Frostfire (2019), by Jamie Smith, is a middle-grade fantasy set in the mountainous land of Adranna. Adranna lies in the shadow of the great peak of Aderast, and all of its magic comes from the shimmering glacier that flows from it. A handful of young people are chosen each year to climb to the glacier and claim a small piece of it, a frostsliver, which gives them special abilities and marks them as people of importance in Adranna’s society.
Sabira is a fourteen-year-old girl who has been chosen to receive a frostsliver. The novel opens as she is making her climb. The narrative then flashes back to the previous year, when Sabira’s brother Kyran was chosen. Tensions have been growing with the neighboring nation of Ignata, and after an Ignatian raiding party attacked Sabira’s family, everything started going wrong for Kyran. Now he is missing, and Sabira is determined to succeed for both his sake and her own.

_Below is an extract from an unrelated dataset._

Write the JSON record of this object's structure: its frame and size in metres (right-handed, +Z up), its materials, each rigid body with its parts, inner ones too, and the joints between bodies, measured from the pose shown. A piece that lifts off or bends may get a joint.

It won’t be easy, though — an avalanche strikes Aderast and cuts Sabira off from the rest of the world. Now she must survive the mountain’s harsh conditions and find a way back home, while alone and injured and working with a magic she doesn’t yet understand. What follows is an exciting, grueling adventure tale. The Ignatian threat has a role to play too, as does Kyran’s mysterious fate.
The conflict between Adranna and Ignata is more nuanced than one might expect from children’s fiction. The Ignatian leader is a bad guy, but it’s clear that not all of Ignata’s citizens, or even all of the army, agree with his methods. And the Ignatians’ anger is rooted in a real problem that will need to be dealt with if a peace is to be achieved. What Sabira learns on her journey might help her shape both countries’ futures when she is older, if she can make it back alive.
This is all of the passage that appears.